Nobody ever gave me any advice. Somebody might have said “Don’t do it — there are enough songs already”, but I wouldn’t have paid any attention to that. When people asked him about writing thrillers, Raymond Chandler said you always have to find your own answers. And you have to find them again each time. So Clive and I probably don’t offer much of an example to anyone else.

But that producer’s thing about the string of hooks is dead right, even though it probably applies more to making records than to writing the songs themselves. The great hits all have it. One of my favourite examples is the Four Seasons’ Silver Star (the long version, not that dreadful for-airplay edit). For me it’s a whole sequence of miracle moments, each detail triggering anticipation of the next in the memory, all the way through the half-time middle bit, then after the fast tempo returns, all the way to the orgasmic French horn near the end. But although that is about arrangement and production, the principle’s good, in any kind of writing, probably. The biggest sin is to bore people. Your first duty is always to keep the audience interested.

The songwriters you most admire and why?

Yup, too many. And for too many different reasons. Sometimes a single phrase is enough to make me forgive an otherwise dullish song. But then again sometimes a clunky phrase is enough to make an otherwise pretty good song unlistenable for me. And then sometimes a song is great enough for me to forgive it the odd clunk (like for instance when Great Tom rhymes ‘eye’ with ‘eye’ in Heart Of Saturday Night).

But hey, here goes, a bunch of particular favourites off the top of my head, just for starters: Robert Johnson (and, yes, I do consider him to be probably the first great rock songwriter), Rodgers and Hart (the first songs that made me cry), Buddy Holly (hooks all the way and beautiful, perfect, simple structures), Goffin and King (the pop ideal), Brian Wilson (staggering invention), Becker and Fagen (I sing quite a few of their things for my own amusement – Razor Boy, Deacon Blues), the Barenaked Ladies (for me they’re among the Beatles’ truest inheritors), Oscar Brown, Jr. (showed me wider possibilities early on), Joe Henry (just because the Civilians songs are rolling around my head at the moment). Loads of others. Don’t take any omission from that list to be significant. I did say it was just for starters.

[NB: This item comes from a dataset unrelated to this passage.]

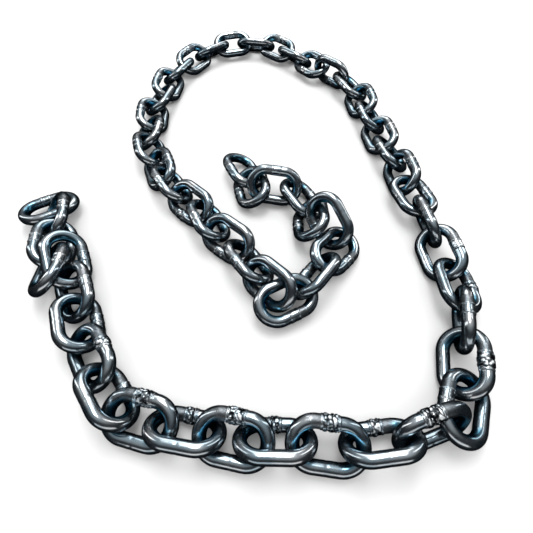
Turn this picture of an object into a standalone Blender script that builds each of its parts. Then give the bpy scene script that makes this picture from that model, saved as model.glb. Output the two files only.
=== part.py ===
"""A loosely laid length of welded round-steel chain: 59 closed links, in metres, +Z up."""

import math

import bpy
import numpy as np

MM = 0.001

# Driving dimensions of one link, in millimetres
WIRE = 9.5
PITCH = 35.0
WIDTH = 37.0
WELD_SWELL = 1.1
WELD_HALF = 4.5
WELD_FOOT = 7.0

# How finely a link is cut
NOSE_STEPS = 5
WIRE_SIDES = 8
CORNER_OUT = 1.02

# Clear space left between two links that touch
GAP = 0.3

# Seating: how firmly a link is held where it was laid, and how long it is worked
HOLD_PLACE = 0.3
HOLD_TURN = 0.1
SINK = 0.05
LAID_ROUNDS = 500
FREE_ROUNDS = 400
REACH = 65.0

# The height at which the middle of a plainly lying link starts
LYING = 13

# Where each link lies: x, y, heading and lean, then tip and height where it is stacked.
# Heading is the way to the next link, lean lifts the leg on the left of it, tip lifts its
# front end. They are whole millimetres and degrees, read off the photo link by link.
LEFT_END = [
    (-204, 56, 26, -6, 6, 18),
    (-193, 48, -84, 44, 14, 20),
    (-184, 12, -96, -30, -6, 18),
    (-176, -15, 66, -26, 4, 17),
    (-166, -6, -68, -22, -14, 18),
    (-151, -33, -74, 22, -10),
]
LEFT_SIDE = [
    (-143, -59, -67, -34),
    (-125, -87, -55, 28),
    (-106, -114, -52, -48),
]
FRONT = [
    (-82, -129, -14, 24),
    (-52, -135, -10, -42),
    (-21, -140, -10, 24),
    (5, -141, 0, -42),
    (33, -144, -10, 22),
    (65, -145, 7, -44, 0, 15),
    (106, -136, 22, 34, 8, 18),
]
RIGHT_SIDE = [
    (132, -124, 95, 24, -12, 17),
    (141, -94, 104, -36, 0, 17),
    (148, -59, 86, 78, 0, 18),
    (154, -27, 94, 22, -4),
    (149, 5, 103, -15, 6),
    (144, 38, 89, 55, 0, 16),
    (138, 72, 102, 1),
    (134, 103, 92, -45, 0, 15),
    (129, 136, 100, 34, -4),
    (125, 168, 97, -30),
    (119, 201, 98, 37),
    (114, 233, 96, -33),
    (105, 264, 118, 30),
]
BACK = [
    (83, 287, 133, 78, 0, 17),
    (60, 313, 125, -13),
    (38, 336, 132, 33),
    (16, 358, 137, -9),
    (-13, 370, 163, 33, 0, 11),
    (-47, 371, -166, -12),
    (-77, 354, -133, 29, 0, 11),
    (-99, 329, -119, -8),
    (-116, 299, -115, 29, 0, 11),
    (-124, 268, -97, -18),
    (-128, 236, -104, 27, 0, 11),
    (-133, 203, -82, -23),
]
MIDDLE = [
    (-130, 171, -90, 31),
    (-124, 141, -75, -41),
    (-109, 112, -71, 37),
    (-93, 87, -55, -43, -4, 15),
    (-72, 63, -42, 41),
    (-53, 41, -61, -36, 6),
    (-34, 19, -42, 45),
    (-15, -4, -57, -39, 2),
    (2, -27, -45, 43, 2, 16),
]
TURN = [
    (13, -43, 25, 6, 6, 15),
]
INNER_END = [
    (40, -19, 53, -44, 5, 17),
    (58, 8, 43, 7, -8),
    (57, 36, 119, -48, 15, 18),
    (41, 38, 94, -40, -4, 16),
    (33, 73, 119, 24, 1),
    (8, 82, 176, -34, 0, 16),
    (-15, 87, 103, -34, -2),
    (-24, 112, 115, 26, -2, 11),
]
LAY = LEFT_END + LEFT_SIDE + FRONT + RIGHT_SIDE + BACK + MIDDLE + TURN + INNER_END

# Links whose weld is on the left leg, looking along the heading; the others have it on the right
WELD_ON_LEFT = {1, 2, *range(5, 18), 19, 22, 25, 27, 29, 31, 42, 44, 52, 54, 55, 58, 59}


def clear_scene():
    for obj in list(bpy.data.objects):
        bpy.data.objects.remove(obj, do_unlink=True)


def link_rings():
    """Ring centres round one flat link, the wire radius at each and the way out of the link."""
    bend = (WIDTH - WIRE) / 2
    straight = (PITCH + WIRE) / 2 - bend
    centres, radii, outward = [], [], []
    weld = [(-WELD_FOOT, 1.0), (-WELD_HALF, WELD_SWELL), (WELD_HALF, WELD_SWELL), (WELD_FOOT, 1.0)]
    for along, swell in weld:
        centres.append((along, -bend, 0.0))
        radii.append(swell * WIRE / 2)
        outward.append((0.0, -1.0, 0.0))
    for side in (1, -1):
        for step in range(NOSE_STEPS + 1):
            angle = math.pi * step / NOSE_STEPS - math.pi / 2
            way = (side * math.cos(angle), side * math.sin(angle), 0.0)
            centres.append((side * straight + bend * way[0], bend * way[1], 0.0))
            radii.append(WIRE / 2)
            outward.append(way)
    return np.array(centres), np.array(radii), np.array(outward)


def axes_of(heading, lean, tip):
    """Columns along the link, across it to the left, and out of its face."""
    heading, lean, tip = math.radians(heading), math.radians(lean), math.radians(tip)
    flat = math.cos(tip)
    along = np.array([math.cos(heading) * flat, math.sin(heading) * flat, math.sin(tip)])
    left = np.array([-math.sin(heading), math.cos(heading), 0.0])
    across = math.cos(lean) * left + math.sin(lean) * np.cross(along, left)
    return np.stack([along, across, np.cross(along, across)], axis=1)


def laid_out():
    """Middle and axes of every link as it was laid by hand."""
    middles, axes = [], []
    for number, (x, y, heading, lean, *rest) in enumerate(LAY, start=1):
        tip = rest[0] if rest else 0
        height = rest[1] if len(rest) > 1 else LYING
        side = -1 if number in WELD_ON_LEFT else 1
        middles.append((x, y, height))
        axes.append(axes_of(heading, lean, tip) * np.array([1, side, side]))
    return np.array(middles, float), np.array(axes)


def turned(axes, twist):
    """Each set of axes turned by its own rotation vector."""
    angle = np.linalg.norm(twist, axis=1)
    x, y, z = (twist / np.maximum(angle, 1e-12)[:, None]).T
    none = np.zeros_like(x)
    rows = [none, -z, y, z, none, -x, -y, x, none]
    cross = np.stack(rows, axis=1).reshape(-1, 3, 3)
    sine = np.sin(angle)[:, None, None]
    rest = (1 - np.cos(angle))[:, None, None]
    return (np.eye(3) + sine * cross + rest * (cross @ cross)) @ axes


def closest(rings, radii, first, second):
    """Gap between the wires of each pair of links, and the nearest point on each centre line."""
    start_a, start_b = rings[first], rings[second]
    run_a = (np.roll(start_a, -1, 1) - start_a)[:, :, None]
    run_b = (np.roll(start_b, -1, 1) - start_b)[:, None]
    apart = start_a[:, :, None] - start_b[:, None]
    aa, bb, ab = (run_a * run_a).sum(3), (run_b * run_b).sum(3), (run_a * run_b).sum(3)
    ac, bc = (run_a * apart).sum(3), (run_b * apart).sum(3)
    spread = aa * bb - ab * ab
    share_a = np.where(spread > 1e-9, (ab * bc - ac * bb) / np.maximum(spread, 1e-9), 0)
    share_a = np.clip(share_a, 0, 1)
    share_b = np.clip((ab * share_a + bc) / bb, 0, 1)
    share_a = np.clip((ab * share_b - ac) / aa, 0, 1)
    between = apart + share_a[..., None] * run_a - share_b[..., None] * run_b
    ahead = np.roll(radii, -1)
    wire_a = radii[:, None] * (1 - share_a) + ahead[:, None] * share_a
    wire_b = radii[None] * (1 - share_b) + ahead[None] * share_b
    gap = np.linalg.norm(between, axis=3) - wire_a - wire_b
    pair = np.arange(len(first))
    i, j = np.divmod(gap.reshape(len(first), -1).argmin(1), len(radii))
    point_a = start_a[pair, i] + share_a[pair, i, j][:, None] * run_a[pair, i, 0]
    point_b = start_b[pair, j] + share_b[pair, i, j][:, None] * run_b[pair, 0, j]
    return gap[pair, i, j], point_a, point_b


def held(middles, axes, laid_middles, laid_axes, hold):
    """Draws each link back towards where it was laid, and lets it sink a little."""
    middles[:, :2] += HOLD_PLACE * hold * (laid_middles - middles)[:, :2]
    middles[:, 2] -= SINK * hold
    off = laid_axes @ axes.transpose(0, 2, 1)
    twist = np.stack(
        [off[:, 2, 1] - off[:, 1, 2], off[:, 0, 2] - off[:, 2, 0], off[:, 1, 0] - off[:, 0, 1]],
        axis=1,
    )
    return middles, turned(axes, HOLD_TURN * hold * twist / 2)


def eased(middles, axes, centres, radii, first, second):
    """One round: joined links are brought to the gap, others are parted, none goes below the floor."""
    rings = middles[:, None] + np.einsum("kij,nj->kni", axes, centres)
    gap, point_a, point_b = closest(rings, radii, first, second)
    wrong = np.where(second == first + 1, gap - GAP, np.minimum(gap - GAP, 0))
    way = point_a - point_b
    way /= np.linalg.norm(way, axis=1)[:, None] + 1e-9
    arm_a = np.cross(point_a - middles[first], way)
    arm_b = np.cross(point_b - middles[second], way)
    ease = 1 / (WIRE + PITCH / 6) ** 2
    push = -wrong / (2 + ease * ((arm_a * arm_a).sum(1) + (arm_b * arm_b).sum(1)))
    shift, twist, count = np.zeros_like(middles), np.zeros_like(middles), np.zeros(len(middles))
    np.add.at(shift, first, push[:, None] * way)
    np.add.at(shift, second, -push[:, None] * way)
    np.add.at(twist, first, ease * push[:, None] * arm_a)
    np.add.at(twist, second, -ease * push[:, None] * arm_b)
    np.add.at(count, first, np.abs(wrong) > 1e-4)
    np.add.at(count, second, np.abs(wrong) > 1e-4)
    link = np.arange(len(middles))
    below = rings[:, :, 2] - radii
    lowest = below.argmin(1)
    deep = np.maximum(-below[link, lowest], 0)
    up = np.tile([0.0, 0.0, 1.0], (len(middles), 1))
    arm = np.cross(rings[link, lowest] - middles, up)
    lift = deep / (1 + ease * (arm * arm).sum(1))
    shift += lift[:, None] * up
    twist += ease * lift[:, None] * arm
    count += deep > 0
    share = 1.3 / np.maximum(count, 1.3)
    return middles + share[:, None] * shift, turned(axes, share[:, None] * twist)


def seated():
    """The laid links, worked until every joint has its gap and no link runs into another."""
    centres, radii, _ = link_rings()
    laid_middles, laid_axes = laid_out()
    middles, axes = laid_middles.copy(), laid_axes.copy()
    every_first, every_second = np.triu_indices(len(middles), 1)
    for turn in range(LAID_ROUNDS + FREE_ROUNDS):
        if turn % 10 == 0:
            away = np.linalg.norm(middles[every_first] - middles[every_second], axis=1)
            first, second = every_first[away < REACH], every_second[away < REACH]
        hold = 1 - turn / LAID_ROUNDS
        if hold > 0:
            middles, axes = held(middles, axes, laid_middles, laid_axes, hold)
        middles, axes = eased(middles, axes, centres, radii, first, second)
    return middles, axes


def link_points(middle, axes):
    """Corner points of one link's wire, ring by ring."""
    centres, radii, outward = link_rings()
    mitre = 1 / math.cos(math.pi / NOSE_STEPS / 2)
    points = []
    for index, (centre, radius, way) in enumerate(zip(centres, radii, outward)):
        step = (index - 4) % (NOSE_STEPS + 1)
        bent = index > 3 and 0 < step < NOSE_STEPS
        for side in range(WIRE_SIDES):
            angle = 2 * math.pi * (side + 0.5) / WIRE_SIDES
            flat = radius * CORNER_OUT * math.cos(angle) * (mitre if bent else 1)
            high = radius * CORNER_OUT * math.sin(angle)
            points.append(middle + axes @ (centre + flat * way + np.array([0.0, 0.0, high])))
    return np.array(points)


def link_faces(rings):
    faces = []
    for ring in range(rings):
        here, there = ring * WIRE_SIDES, (ring + 1) % rings * WIRE_SIDES
        for side in range(WIRE_SIDES):
            beside = (side + 1) % WIRE_SIDES
            faces.append((here + side, there + side, there + beside, here + beside))
    return faces


def steel():
    material = bpy.data.materials.new("blued_steel")
    material.use_nodes = True
    shader = material.node_tree.nodes["Principled BSDF"]
    shader.inputs["Base Color"].default_value = (0.16, 0.19, 0.21, 1)
    shader.inputs["Metallic"].default_value = 1.0
    shader.inputs["Roughness"].default_value = 0.28
    return material


def add_link(name, points, material):
    faces = link_faces(len(points) // WIRE_SIDES)
    mesh = bpy.data.meshes.new(name)
    mesh.from_pydata((points * MM).tolist(), [], faces)
    mesh.update()
    for face in mesh.polygons:
        face.use_smooth = True
    mesh.materials.append(material)
    bpy.context.scene.collection.objects.link(bpy.data.objects.new(name, mesh))


def main():
    clear_scene()
    middles, axes = seated()
    links = [link_points(middle, turn) for middle, turn in zip(middles, axes)]
    low = np.min([points.min(0) for points in links], axis=0)
    high = np.max([points.max(0) for points in links], axis=0)
    origin = np.array([(low[0] + high[0]) / 2, (low[1] + high[1]) / 2, low[2]])
    material = steel()
    for number, points in enumerate(links, start=1):
        add_link(f"link_{number:02d}", points - origin, material)


main()
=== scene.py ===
"""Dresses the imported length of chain: detailed welded links in blued steel, on a pale studio floor."""

import math

import bpy
import numpy as np
from mathutils import Matrix, Vector


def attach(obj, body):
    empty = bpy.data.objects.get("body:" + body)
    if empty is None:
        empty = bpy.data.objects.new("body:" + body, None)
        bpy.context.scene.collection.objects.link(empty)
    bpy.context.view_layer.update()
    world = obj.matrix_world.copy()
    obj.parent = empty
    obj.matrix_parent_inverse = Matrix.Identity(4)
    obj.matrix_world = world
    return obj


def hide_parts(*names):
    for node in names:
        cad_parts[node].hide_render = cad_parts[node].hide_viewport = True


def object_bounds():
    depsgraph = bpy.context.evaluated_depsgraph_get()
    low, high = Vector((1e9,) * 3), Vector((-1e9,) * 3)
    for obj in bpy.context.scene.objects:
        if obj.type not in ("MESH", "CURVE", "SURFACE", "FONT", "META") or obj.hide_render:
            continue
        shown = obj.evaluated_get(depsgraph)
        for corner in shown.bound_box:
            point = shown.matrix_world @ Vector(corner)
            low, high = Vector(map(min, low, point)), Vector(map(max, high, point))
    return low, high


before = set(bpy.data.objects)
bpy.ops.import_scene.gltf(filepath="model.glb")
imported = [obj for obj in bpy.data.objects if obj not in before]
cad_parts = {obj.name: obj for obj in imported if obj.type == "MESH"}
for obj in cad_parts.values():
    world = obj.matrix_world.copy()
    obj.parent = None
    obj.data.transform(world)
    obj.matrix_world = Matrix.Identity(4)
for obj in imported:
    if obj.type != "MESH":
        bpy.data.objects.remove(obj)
CAD_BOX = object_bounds()

bl_info = {
    "name": "Welded Chain Lay",
    "version": (1, 0, 0),
    "blender": (4, 5, 0),
    "location": "View3D > Sidebar > Chain",
    "description": "Dresses a loosely laid length of welded chain",
    "category": "Object",
}

MM = 0.001

# The first and last link of each run. A run is one piece.
RUNS = {
    "left_end": (1, 6),
    "left_side": (7, 9),
    "front_row": (10, 16),
    "right_side": (17, 29),
    "back_arc": (30, 41),
    "middle_run": (42, 50),
    "inner_end": (51, 59),
}


# Settings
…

Quote us an example of your lyrics that you feel proud of.

There are times, usually as I’m actually singing one of the songs, when a phrase suddenly hits me with a freshness that takes me aback, usually one of the most conversational kind: “There seems to be no talk of me and you” (Payday Evening), “When, in a later day...” (Touch Has A Memory), “When you see what can’t be helped go by with bloody murder in its eye….” (The Faded Mansion On The Hill). But different ones every time.

I’ve lost track of the number of times when in the course of my rent-paying activities (mostly producing radio programmes) I’ve been working with someone who eventually says, ‘Oh, you’re that Pete Atkin!’ and immediately quotes something from one of the songs. And it’s always a different line. You never know what’s going to grab someone.

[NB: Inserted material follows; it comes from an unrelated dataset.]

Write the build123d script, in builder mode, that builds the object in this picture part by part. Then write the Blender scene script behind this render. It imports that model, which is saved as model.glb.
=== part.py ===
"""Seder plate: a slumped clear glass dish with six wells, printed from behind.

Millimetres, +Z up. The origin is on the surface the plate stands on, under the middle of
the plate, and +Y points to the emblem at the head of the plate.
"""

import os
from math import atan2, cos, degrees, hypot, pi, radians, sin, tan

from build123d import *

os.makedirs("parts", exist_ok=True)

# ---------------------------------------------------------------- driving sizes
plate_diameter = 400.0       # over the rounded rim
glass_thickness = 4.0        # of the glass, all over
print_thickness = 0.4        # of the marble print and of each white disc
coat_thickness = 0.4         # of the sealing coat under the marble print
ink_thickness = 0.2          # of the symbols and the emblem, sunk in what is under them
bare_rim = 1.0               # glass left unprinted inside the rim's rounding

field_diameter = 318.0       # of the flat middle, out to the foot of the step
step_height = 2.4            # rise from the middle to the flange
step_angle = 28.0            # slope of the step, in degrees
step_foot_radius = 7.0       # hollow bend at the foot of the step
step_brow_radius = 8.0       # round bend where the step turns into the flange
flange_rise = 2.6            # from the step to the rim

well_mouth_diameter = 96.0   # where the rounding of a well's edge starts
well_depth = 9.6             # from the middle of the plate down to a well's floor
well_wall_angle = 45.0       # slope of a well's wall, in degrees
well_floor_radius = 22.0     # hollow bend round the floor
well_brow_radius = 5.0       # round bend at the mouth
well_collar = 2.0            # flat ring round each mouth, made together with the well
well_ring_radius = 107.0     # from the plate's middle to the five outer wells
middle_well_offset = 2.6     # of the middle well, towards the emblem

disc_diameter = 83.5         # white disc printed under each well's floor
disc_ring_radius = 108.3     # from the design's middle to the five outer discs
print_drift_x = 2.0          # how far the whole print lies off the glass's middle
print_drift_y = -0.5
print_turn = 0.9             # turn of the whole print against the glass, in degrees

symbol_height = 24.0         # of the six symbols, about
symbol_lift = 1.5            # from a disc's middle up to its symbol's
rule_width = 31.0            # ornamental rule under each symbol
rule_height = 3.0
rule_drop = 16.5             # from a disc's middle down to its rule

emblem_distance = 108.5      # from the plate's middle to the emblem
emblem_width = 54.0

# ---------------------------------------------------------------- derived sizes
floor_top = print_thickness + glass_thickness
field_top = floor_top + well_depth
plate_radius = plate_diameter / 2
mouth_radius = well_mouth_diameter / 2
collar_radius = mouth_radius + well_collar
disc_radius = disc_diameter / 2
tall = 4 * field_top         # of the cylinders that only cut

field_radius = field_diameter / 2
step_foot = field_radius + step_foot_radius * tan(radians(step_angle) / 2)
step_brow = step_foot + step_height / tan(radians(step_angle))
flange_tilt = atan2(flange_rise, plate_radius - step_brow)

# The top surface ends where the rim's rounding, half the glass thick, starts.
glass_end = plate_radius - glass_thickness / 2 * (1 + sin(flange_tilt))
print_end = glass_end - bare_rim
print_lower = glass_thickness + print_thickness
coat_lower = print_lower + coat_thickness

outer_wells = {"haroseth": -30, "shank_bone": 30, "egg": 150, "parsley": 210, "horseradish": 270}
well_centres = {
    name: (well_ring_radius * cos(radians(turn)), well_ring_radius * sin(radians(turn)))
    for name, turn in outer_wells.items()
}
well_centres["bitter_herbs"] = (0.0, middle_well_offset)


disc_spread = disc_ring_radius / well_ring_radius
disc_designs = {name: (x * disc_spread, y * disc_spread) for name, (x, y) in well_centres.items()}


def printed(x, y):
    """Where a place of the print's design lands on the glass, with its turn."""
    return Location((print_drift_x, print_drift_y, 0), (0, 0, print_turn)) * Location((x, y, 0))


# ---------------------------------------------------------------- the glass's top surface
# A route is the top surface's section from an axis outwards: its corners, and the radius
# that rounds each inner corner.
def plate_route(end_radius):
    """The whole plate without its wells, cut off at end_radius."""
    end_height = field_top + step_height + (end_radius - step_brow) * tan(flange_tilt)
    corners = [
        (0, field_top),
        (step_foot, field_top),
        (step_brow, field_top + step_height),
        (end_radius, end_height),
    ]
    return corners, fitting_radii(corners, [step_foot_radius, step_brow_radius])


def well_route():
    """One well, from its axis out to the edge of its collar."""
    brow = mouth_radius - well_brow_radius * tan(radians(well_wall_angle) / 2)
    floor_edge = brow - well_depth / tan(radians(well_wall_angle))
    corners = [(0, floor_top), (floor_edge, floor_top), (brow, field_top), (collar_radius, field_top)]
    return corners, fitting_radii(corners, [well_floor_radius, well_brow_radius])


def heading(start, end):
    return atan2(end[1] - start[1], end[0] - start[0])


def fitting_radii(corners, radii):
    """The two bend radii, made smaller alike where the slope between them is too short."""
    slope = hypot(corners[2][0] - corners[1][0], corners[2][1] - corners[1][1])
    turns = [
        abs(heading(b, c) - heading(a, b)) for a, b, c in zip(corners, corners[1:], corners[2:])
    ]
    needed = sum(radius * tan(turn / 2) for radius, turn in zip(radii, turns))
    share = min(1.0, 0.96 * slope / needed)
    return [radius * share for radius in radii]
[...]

And a couplet you’d go back and change if you could.

Going back and re-recording some of the old songs for this new CD has given us the opportunity to tweak a few things. There’s one in The Faded Mansion On The Hill, for instance: Clive asked me to change “believe” in the original to “retrieve”, because it was rhymed with “leave”, and once you’ve noticed that it’s a homophone rather than a true rhyme, you’re well into sore thumb territory and you can’t hear anything else. Well, he can’t, and neither can I. More than that, I think it makes it a better line.

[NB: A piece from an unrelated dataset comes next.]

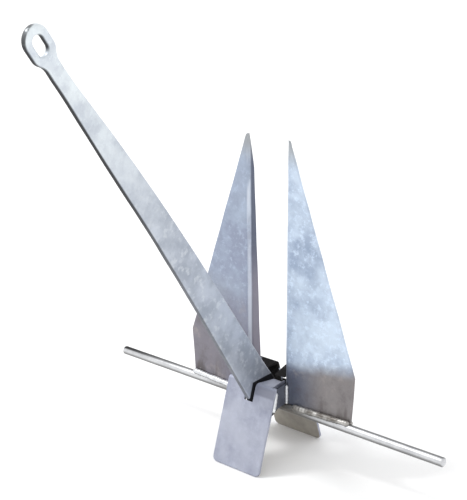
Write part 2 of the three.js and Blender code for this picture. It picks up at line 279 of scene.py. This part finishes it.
    def close(self, roughness=(0.36, 0.58), metallic=0.55, relief=0.25):
        """Roughness varies with the crystals and the grain; crystals and grain stand out in the bump."""
        shader = self.shader
        self.feed(shader.inputs["Base Color"], self.colour)
        self.feed(shader.inputs["Metallic"], self.both(self.shine, metallic))
        self.feed(shader.inputs["Specular IOR Level"], self.both(self.shine, 0.5))
        spread = self.math("MULTIPLY_ADD", self.crystals, 0.5, self.math("MULTIPLY", self.grain, 0.5))
        low, high = roughness
        self.feed(shader.inputs["Roughness"], self.math("MULTIPLY_ADD", spread, high - low, low))
        height = self.math("MULTIPLY_ADD", self.crystals, 0.3, self.math("MULTIPLY", self.grain, 0.4))
        height = self.math("MULTIPLY_ADD", self.noise(260, detail=2), 0.9, height)
        bump = self.add("ShaderNodeBump")
        bump.inputs["Strength"].default_value = relief
        bump.inputs["Distance"].default_value = 0.4 * MM
        self.feed(bump.inputs["Height"], height)
        self.feed(shader.inputs["Normal"], bump.outputs[0])
        return self.material


# Each fluke's plate and its foot, darkened by a painted reflection: how high the foot reaches and over what
# height it fades.
FLUKE_LOOKS = {
    "right": {
        "pale": srgb(200, 214, 230),
        "deep": srgb(152, 167, 190),
        "foot_top": 75 * MM,
        "foot_fade": 24 * MM,
        "foot_reflection_by_crown": srgb(90, 94, 110),
        "foot_reflection_further_out": srgb(124, 117, 114),
    },
    "left": {
        "pale": srgb(162, 174, 192),
        "deep": srgb(142, 150, 170),
        "foot_top": 190 * MM,
        "foot_fade": 130 * MM,
        "foot_reflection_by_crown": srgb(118, 116, 130),
        "foot_reflection_further_out": srgb(124, 119, 126),
    },
}
FOOT_RISE = 0.14  # the foot's upper edge rises by this much for each unit outward


def fluke_coating(side, pale, deep, foot_top, foot_fade, foot_reflection_by_crown, foot_reflection_further_out):
    """Pale plate with a foot darkened by a painted reflection and real stains, dark runs above the weld, a
    painted highlight along the bend, painted shade on the flange and a grey tip.
    """
    coat = Coating(f"zinc_fluke_{side}", pale, deep, crystal_share=0.25, flecks=0.6)
    inward = LEFT if side == "right" else RIGHT

    # The foot: a painted dark reflection, with real stains laid over it.
    foot = coat.along(DOWN - FOOT_RISE * inward, -foot_top, -foot_top + foot_fade, ragged=8 * MM)
    foot_reflection_colour = coat.mix(coat.from_middle(45 * MM, 100 * MM), foot_reflection_by_crown, foot_reflection_further_out)
    coat.tint(foot, foot_reflection_colour, 0.92)
    stain = coat.noise(38, detail=6, roughness=0.7)
    coat.tint(coat.both(foot, coat.ramp(stain, 0.5, 0.68)), srgb(92, 86, 88), 0.4)
    coat.tint(coat.both(foot, coat.ramp(stain, 0.48, 0.3)), srgb(168, 160, 156), 0.4)

    runs = coat.ramp(coat.streaks(4), 0.48, 0.68)
    low = coat.along(DOWN, -58 * MM, -8 * MM, ragged=10 * MM)
    coat.tint(coat.both(coat.both(runs, low), coat.from_middle(60 * MM, 110 * MM)), srgb(84, 78, 76), 0.7)

    # A painted highlight along the bend.
    bend_highlight = coat.facing(inward + Vector((0, -1, 0)), 0.88, 0.98)
    coat.tint(coat.both(bend_highlight, coat.ramp(coat.streaks(6), 0.3, 0.6)), srgb(222, 228, 238), 0.6)
    # Painted shade on the flange, which faces sideways; deeper higher up.
    high_up = coat.along(UP, 160 * MM, 240 * MM, ragged=15 * MM)
    flange_shade = coat.mix(high_up, srgb(126, 122, 134), srgb(82, 88, 106))
    coat.tint(coat.facing(inward + Vector((0, 0.1, 0)), 0.75, 0.97), flange_shade, 0.9)

    tip_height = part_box(f"fluke_{side}")[1].z - PIVOT.z
    tip = coat.along(UP, tip_height - 45 * MM, tip_height - 5 * MM, ragged=6 * MM)
    coat.tint(tip, srgb(158, 160, 160), 0.8)
    return coat.close()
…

The things I myself would choose to change are rarely so specific. They’re more often to do with tempos and rhythms. When you make a record, you’re always keenest to record your newest stuff. But sometimes a song would benefit from being performed live a few times in order to settle into a natural groove. That happened with the original album version of I See The Joker. After playing it on tour with a band, it changed radically and for once I had the chance to re-record it as a single (John Peel chose it as one of his singles of the year in 1974, one of my proudest moments.)

My approach to many of the songs has changed a lot over thirty years or more of singing them. I hardly ever refer back to the old recordings, so when we came to record them again it was quite a shock in some cases to realise how much. But some of the new versions are essentially hardly any different at all, except that I think I can now sometimes sing them with a bit more understanding than I did originally, and with Simon Wallace playing piano instead of me the musicianship level has gone up no end. (Not that the other musicians weren’t great — often sensationally so — on the old records.)

But there were other reasons for making these new versions. I have no ownership or any control whatever over those original recordings, the six LPs I made in the 1970s, and their availability on CD has been patchy at best; but we’re still proud of these songs, and confident enough from live reactions and from online sales that they still work well for a current audience, so I wanted them at least to be easily accessible.

What kick-starts the songwriting process? A phrase? An image seen from a train window? A chord sequence?

I have notebooks full of phrases, words and music, mostly just isolated snatches, all of which on the instant made me think “There might be a song there”. Sometimes it’s just a rhythmic phrase, sometimes melodic. But almost never a chord sequence. The harmony comes last. And it’s the element most likely still to change up to the point where the song is finished — or at least abandoned and left to go its own way.

How do you avoid stealing from the songwriters you listen to the most?

I always remember Paul McCartney talking about having just written Yesterday and how he played it to people and kept asking “Is that something else? Did I steal it?” I have huge sympathy with that. But the people whose work I admire the most (assuming they’re not downright inimitable, like Randy Newman, for instance) are at a sufficiently high level of my constant awareness that alarm bells ring early if I’m at risk of nicking from them. It’s the people and songs that I admire a bit — but perhaps not all that much — which demand the greatest vigilance. There are only twelve notes, after all.